Köln ist nicht die einzige deutsche Stadt, die sich im Maghreb engagiert. Bereits im Dezember 2011 hatten sich deutsche Städte, die sich für die Entwicklung in Nordafrika einsetzen wollten, zu einem Städtenetz für Nordafrika zusammengeschlossen – unter der Ägide des Deutschen Städtetages. Der Deutsche Städtetag ist eine Vereinigung aller Städte und Gemeinden, die mehr als 50000 Einwohner haben und kümmert sich um die lokale Selbstverwaltung der Städte. Dieses Konzept der kommunalen Selbstverwaltung will man jetzt auch den Partnern aus dem Maghreb vermitteln. Auf einem Netzwerktreffen deutscher Kommunen mit Partnerschaften in Nordafrika in Bonn setzten sich deutsche und nordafrikanische Partnerstädte zusammen und besprachen die Probleme der Kommunen. Organisator war die „Servicestelle Kommunen in der Einen Welt“ von Engagement Global. Dieses Netzwerk wurde im November 2011 gegründet und wird von der SKEW gemeinsam mit dem deutschen Städtetag betrieben.

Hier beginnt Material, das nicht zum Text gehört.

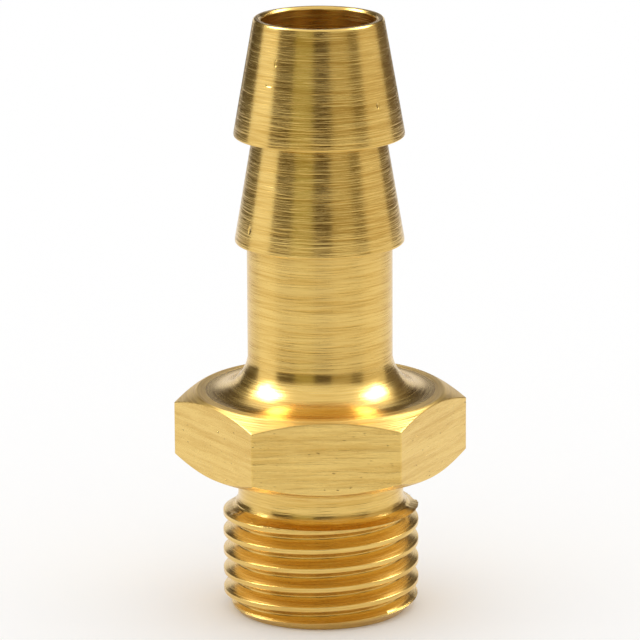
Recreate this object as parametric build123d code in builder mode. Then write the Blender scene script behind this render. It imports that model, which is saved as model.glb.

Auf dem Treffen berichteten Partner aus Tunesien und Ägypten von den neuen Herausforderungen, vor denen ihre Stadtverwaltungen plötzlich standen, direkt nach den Umstürzen im vergangenen Jahr. Der arabische Frühling bringt einen radikalen Wandel mit sich, der sich hauptsächlich in den Städten vollzieht und vor allem von den jungen Leuten getragen wird. Die Erwartungen der Bürger sind dabei sehr konkret: Arbeitsplätze, Infrastruktur, Wohnungsbau und mehr Demokratie vor Ort. Das alles sind Dinge, die nicht die Zentralregierung, sondern die Kommunen bieten müssen; das heißt, an ihrer Leistung wird die Revolution gemessen.

Das gilt zum Beispiel für Taieb Nefzi, den Oberbürgermeister von Menzel Bourguiba in Tunesien, der Partnerstadt von Stuttgart. Er identifiziert die Korruption als ein großes Problem in der Verwaltung. Das muss die Stadt jedoch alleine lösen. Stuttgart kann jedoch durch Projektförderung vor Ort Arbeit schaffen – ein wichtiger Beitrag für die Stadt.

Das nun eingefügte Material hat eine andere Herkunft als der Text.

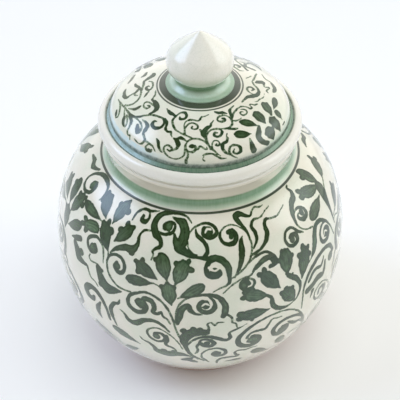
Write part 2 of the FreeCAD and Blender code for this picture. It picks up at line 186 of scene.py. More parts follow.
     [4.0, 3.5, 4.0, 3.0, 2.0, 1.4]),
    ([(59.5, 62), (58, 58)], [2.4, 0.8]),
    ([(57.8, 80.3), (60, 81.8), (62, 84), (64, 87.5), (65, 91), (68, 94.3), (72.5, 94.3), (77, 91),
      (80, 86), (82, 80)], [0.9, 1.2, 3.0, 4.0, 3.4, 2.8, 2.2, 1.6, 1.2, 1.0]),
    ([(78.3, 90), (74.5, 91.8), (70.5, 90.3), (69, 86.8), (70.5, 83.6), (74, 82.7), (77, 84.8),
      (76.5, 87.8), (74, 88.6), (72.8, 87.2)], [1.0, 1.3, 1.6, 1.8, 2.2, 2.6, 2.8, 2.6, 2.0, 1.2]),
    ([(65.5, 95.2), (61, 96.3), (57.5, 99), (56.3, 102), (57.5, 105.3), (60, 106.8), (63.5, 106.7),
      (66, 104.5), (65.5, 102), (62.5, 101.2), (60, 102.3), (59.7, 104), (61, 104.7)],
     [1.0, 0.9, 0.9, 1.3, 1.3, 1.2, 1.6, 2.2, 2.4, 2.4, 2.0, 1.4, 0.9]),
    ([(56.3, 101), (57, 106), (60.5, 110), (65, 112), (66.8, 114.5), (66.3, 116.7), (68.3, 117.7)],
     [1.2, 2.6, 3.2, 3.0, 2.4, 1.5, 0.8]),
    ([(58.3, 96.3), (55, 98.5), (52.5, 101.3), (48.8, 101.5), (46.2, 98.7), (46.8, 95.3), (50, 93.6),
      (53.3, 95), (53, 97.8), (50.3, 98.3), (48.8, 97.8)],
     [0.9, 1.8, 1.5, 1.4, 1.6, 1.8, 2.0, 2.4, 2.6, 2.2, 1.2]),
    ([(87, 104), (85.5, 99), (85, 92), (85.5, 84)], [7.0, 5.0, 2.0, 0.9]),
    ([(-68, 108.5), (-67.5, 112), (-70, 115.5), (-75, 117), (-81, 117), (-86.5, 114.5), (-88.5, 110.5),
      (-86.5, 107), (-82, 105.7), (-78, 107.3), (-77, 110), (-79, 112), (-81.5, 111)],
     [0.8, 1.3, 1.8, 2.4, 2.6, 2.0, 1.6, 1.6, 1.8, 2.4, 2.8, 2.6, 1.8]),
    ([(-106, 114.5), (-100, 115.3), (-94, 114), (-88, 116.3)], [1.0, 2.4, 2.6, 1.4]),
    ([(85.2, 85.5), (88, 86.3), (92.5, 84.2)], [0.9, 0.8]),
    ([(85.2, 87.5), (88, 88), (91, 88.6)], [0.8, 0.8]),
    ([(86.5, 97), (90, 101.3), (95.5, 104.3)], [1.2, 0.8]),
    ([(-41, 28.5), (-43, 32), (-47, 35.6)], [0.9, 0.9]),
    ([(-90.5, 90.8), (-93, 91.4), (-96, 91.5)], [0.8, 0.8]),
]
FRONT_STROKES = STEM_STROKES + CURL + BIG_SPIRAL + TWIN_SPIRAL + TENDRILS + CREEPER + ARCH
# A leaf is its base, any point that it bends through, its tip, its width, and the lobes that scallop it.
SPRAY_LEAVES = [
    ([(-13, 74.3), (-15.5, 86)], 7.4, [(-17.6, 83.4, 1.5), (-15.3, 85.6, 1.2), (-12.6, 83.6, 1.6)]),
    ([(-22, 84.2), (-36, 82.8)], 5.8, []),
    ([(-20.2, 86.6), (-32.5, 93)], 6.6, [(-32, 92.9, 1.3), (-28.6, 94, 1.5), (-29.8, 88.6, 1.7)]),
    ([(-15.5, 87), (-20, 100)], 7.8, [(-22.2, 96, 1.3), (-20.3, 98.7, 1.1), (-16.9, 96.8, 1.4)]),
    ([(-11.7, 85.3), (-7, 98)], 7.8,
     [(-11.4, 95.6, 1.5), (-8.4, 96.4, 1.6), (-5.4, 97.2, 1.3), (-4.4, 93.4, 1.6)]),
    ([(-10.2, 78.5), (2, 86)], 5.9, []),
]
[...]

Besondere Herausforderungen

Manche Kommunen stehen vor ganz besonderen Herausforderungen, zum Beispiel die Stadt Ben Guardane im östlichen Tunesien. Der kleine Ort liegt an der Grenze zu Libyen und lebt von jeher von dem grenzüberschreitenden Handel. Seit dem Zusammenbruch des Gaddafi-Regimes sind rund zwei Millionen libysche Flüchtlinge nach Tunesien gekommen – und das bringt gerade die Grenzstädte an den Rand ihrer Kapazitäten. Dr. Munir Brik, Vorsitzender der Entwicklungs-Assoziation von Ben Guardane, betrachtet die rund 4000 Flüchtlinge, die sich in der Kleinstadt niedergelassen haben, jedoch als positiven Zuwachs: „Sie sind die nötige Manpower, die wir zur Entwicklung brauchen.“

Auch Ben Guardane bekommt Rat von Fachleuten der deutschen Kommunen. Unterstützt werden der Deutsche Städtetag und seine nordafrikanischen Partner durch das Regionalvorhaben CoMun (Coopération des Villes et des Municipalités au Maghreb – Stärkung kommunaler Strukturen im Maghreb) der Deutschen Gesellschaft für Internationale Zusammenarbeit (GIZ). Diese unterstützt im Auftrag des Auswärtigen Amts und des Bundesministeriums für wirtschaftliche Zusammenarbeit und Entwicklung die Bildung eines Lernnetzwerks für Kommunal- und Stadtentwicklung im Maghreb und fördert dabei kommunale Projektpartnerschaften zwischen deutschen und maghrebinischen Städten. Das Programm CoMun will Städtepartnerschaften auf der Grundlage von ausgewählten Projekten wiederbeleben. „Die direkte Zusammenarbeit von deutschen Städten mit ihren Partnern in Tunesien und Ägypten bietet die Möglichkeit, dass Fachleute verschiedener Länder, die aus der Praxis kommen, zusammen konkrete Probleme vor Ort lösen“, sagt Meinolf Spiekermann, der Programmleiter von CoMun. Damit die Demokratie sich in Ruhe weiterentwickeln kann – ohne Müllberge.